-- Begin --

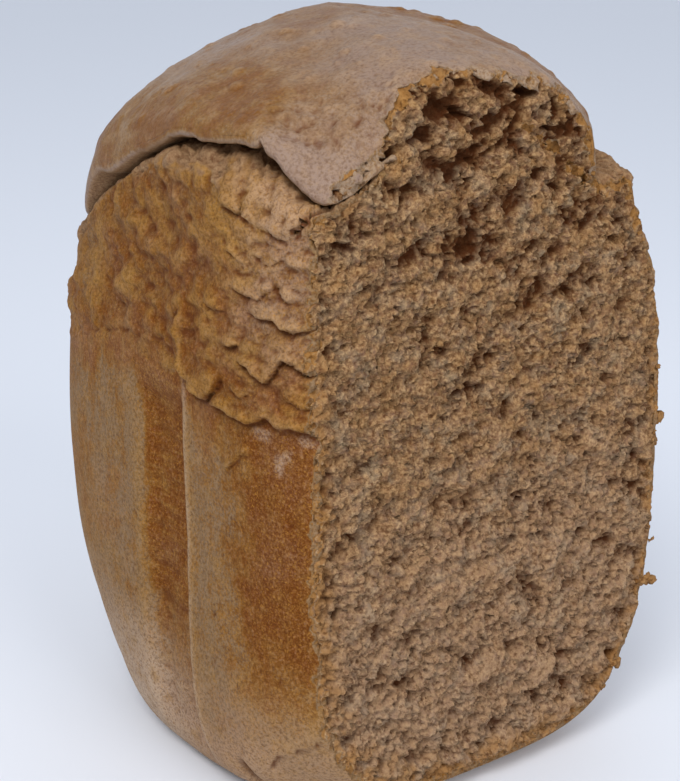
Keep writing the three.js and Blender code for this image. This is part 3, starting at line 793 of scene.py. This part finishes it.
def faceDepth(x, z):
    face = cutFace
    coarse = ramp(z, face["coarseFrom"], face["coarseTo"])
    total = crumbRelief(x, z, 131) + coarse * flatWaves(x, z, face["coarse"])
    total = total + (1 - ramp(z, 20, 75)) * flatWaves(x, z, face["lowCoarse"])
    wx, wz = (place + flatWaves(x, z, layer) for place, layer in zip((x, z), face["holeDrift"]))
    for hx, hz, halfWidth, halfHeight, depth in cutHoles:
        gap = ((wx - hx) / halfWidth) ** 2 + ((wz - hz) / halfHeight) ** 2
        total = total + depth * np.exp(-gap ** 2)
    crack = np.exp(-((overFlapCrack(x, z) + 0.4) / 0.8) ** 2) * (1 - ramp(x, -34, -30))
    total = total * (1 - 0.8 * flapSkin(x, 0, z)) + 3 * crack
    rim = np.maximum(ramp(rimDistance(x, z), 0.2, 1.6), 0.7 * coarse)
    return np.clip(broadDepth(x, z) + blend(0.35 * total, total, rim), -1.6, face["slab"] - 1.5)


def crustEnd(x, z):  # where the crust ends behind the cut, with two torn gaps under the cap
    upper = ramp(z, 140, 148)
    gap = blend(cutFace["crustGap"], cutFace["capGap"], upper)
    gap = gap + 2.5 * ramp(x, 12, 18) * ramp(z, 126, 132) * (1 - ramp(z, 152, 158))
    gap = gap + 3 * np.exp(-((x + 24) / 9) ** 2) * ramp(z, 153, 158)
    tear = (cutFace["crustTear"] + cutFace["capTear"] * upper) * (1 - 0.8 * flapSkin(x, 0, z))
    return broadDepth(x, z) + gap + tear * flatWaves(x, z, cutFace["crustEdge"])


def faceBlock(name, spacing, depthAt, far, attributes=None):
    left, right, low, high = -66.0, 66.0, -8.0, 184.0  # a little wider and taller than the loaf
    across = np.linspace(left, right, int((right - left) / spacing) + 1)
    upward = np.linspace(low, high, int((high - low) / spacing) + 1)
    x, z = np.meshgrid(across, upward)
    jitter = np.zeros(x.shape)
    jitter[1:-1, 1:-1] = spacing * cutFace["jitter"]
    x = x + jitter * (cellRandom(np.round(x / spacing), np.round(z / spacing), 1, 151) - 0.5)
    z = z + jitter * (cellRandom(np.round(x * 3.1 / spacing), np.round(z / spacing), 2, 152) - 0.5)
    y = form["cutAt"] + depthAt(x, z)
    points = np.stack([x, y, z], -1).reshape(-1, 3)
    rows, columns = x.shape
    index = np.arange(rows * columns).reshape(rows, columns)
    quads = np.stack([index[:-1, :-1], index[:-1, 1:], index[1:, 1:], index[1:, :-1]], -1).reshape(-1, 4)
    rim = np.concatenate([index[0, :-1], index[:-1, -1], index[-1, :0:-1], index[:0:-1, 0]])
    back = points[rim].copy()
    back[:, 1] = far
    middle = np.array([[0, far, (low + high) / 2]])
    first = len(points)
    i = np.arange(len(rim))
    following = (i + 1) % len(rim)
    sides = np.stack([rim[following], rim, first + i, first + following], -1)
    fan = np.stack([0 * i + first + len(rim), first + following, first + i], -1)
    if far < form["cutAt"]:  # a block in front of the face is turned inside out
        quads, sides, fan = quads[:, ::-1], sides[:, ::-1], fan[:, ::-1]
    block = makeObject(name, np.concatenate([points, back, middle]), [quads, sides, fan])
    for key, valueAt in (attributes or {}).items():
        setAttribute(block.data, key, np.concatenate([valueAt(*points.T), np.zeros(len(rim) + 1)]))
    return block


print("loaf: form and relief")
angles, grid, parts, shares = loafGrid()
floorMiddle = np.array([0, 0, 0.0])
apex = np.array([form["apex"][0], form["apex"][1], grid[-1][:, 2].mean()])
up = np.array([0, 0, 1.0])
wholeNormals = gridNormals(grid)
smoothGrid = boxBlurred(boxBlurred(grid, 2, 2), 2, 2)
relief = ((grid - smoothGrid) * wholeNormals).sum(-1)
broadRelief = ((grid - boxBlurred(boxBlurred(grid, 5, 5), 5, 5)) * wholeNormals).sum(-1)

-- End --

| EXERCISE OBJECTIVE |
Quote exactly the lines running from the start of the listing above through the line where "return broadDepth(x, z)" is found, and output no other lines.

| ANSWER |
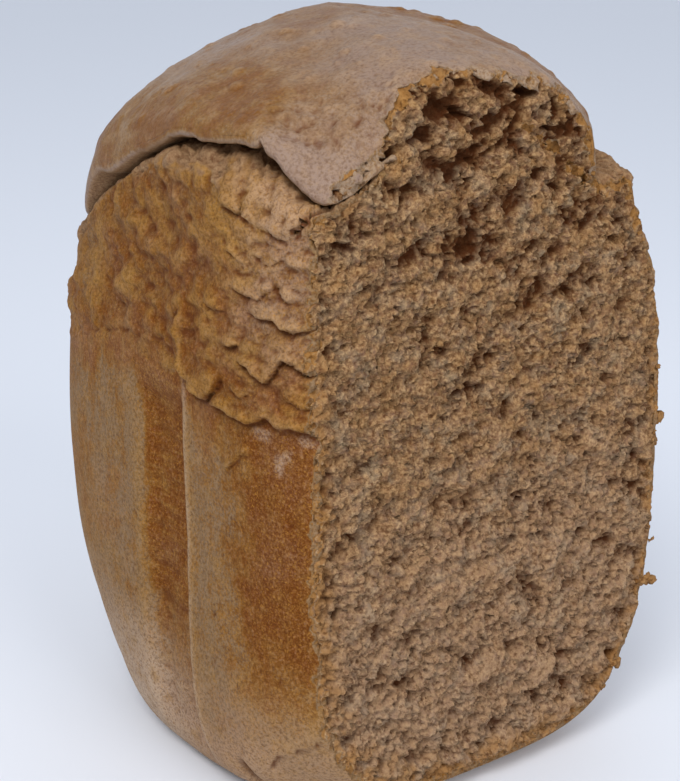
Keep writing the three.js and Blender code for this image. This is part 3, starting at line 793 of scene.py. This part finishes it.
def faceDepth(x, z):
    face = cutFace
    coarse = ramp(z, face["coarseFrom"], face["coarseTo"])
    total = crumbRelief(x, z, 131) + coarse * flatWaves(x, z, face["coarse"])
    total = total + (1 - ramp(z, 20, 75)) * flatWaves(x, z, face["lowCoarse"])
    wx, wz = (place + flatWaves(x, z, layer) for place, layer in zip((x, z), face["holeDrift"]))
    for hx, hz, halfWidth, halfHeight, depth in cutHoles:
        gap = ((wx - hx) / halfWidth) ** 2 + ((wz - hz) / halfHeight) ** 2
        total = total + depth * np.exp(-gap ** 2)
    crack = np.exp(-((overFlapCrack(x, z) + 0.4) / 0.8) ** 2) * (1 - ramp(x, -34, -30))
    total = total * (1 - 0.8 * flapSkin(x, 0, z)) + 3 * crack
    rim = np.maximum(ramp(rimDistance(x, z), 0.2, 1.6), 0.7 * coarse)
    return np.clip(broadDepth(x, z) + blend(0.35 * total, total, rim), -1.6, face["slab"] - 1.5)


def crustEnd(x, z):  # where the crust ends behind the cut, with two torn gaps under the cap
    upper = ramp(z, 140, 148)
    gap = blend(cutFace["crustGap"], cutFace["capGap"], upper)
    gap = gap + 2.5 * ramp(x, 12, 18) * ramp(z, 126, 132) * (1 - ramp(z, 152, 158))
    gap = gap + 3 * np.exp(-((x + 24) / 9) ** 2) * ramp(z, 153, 158)
    tear = (cutFace["crustTear"] + cutFace["capTear"] * upper) * (1 - 0.8 * flapSkin(x, 0, z))
    return broadDepth(x, z) + gap + tear * flatWaves(x, z, cutFace["crustEdge"])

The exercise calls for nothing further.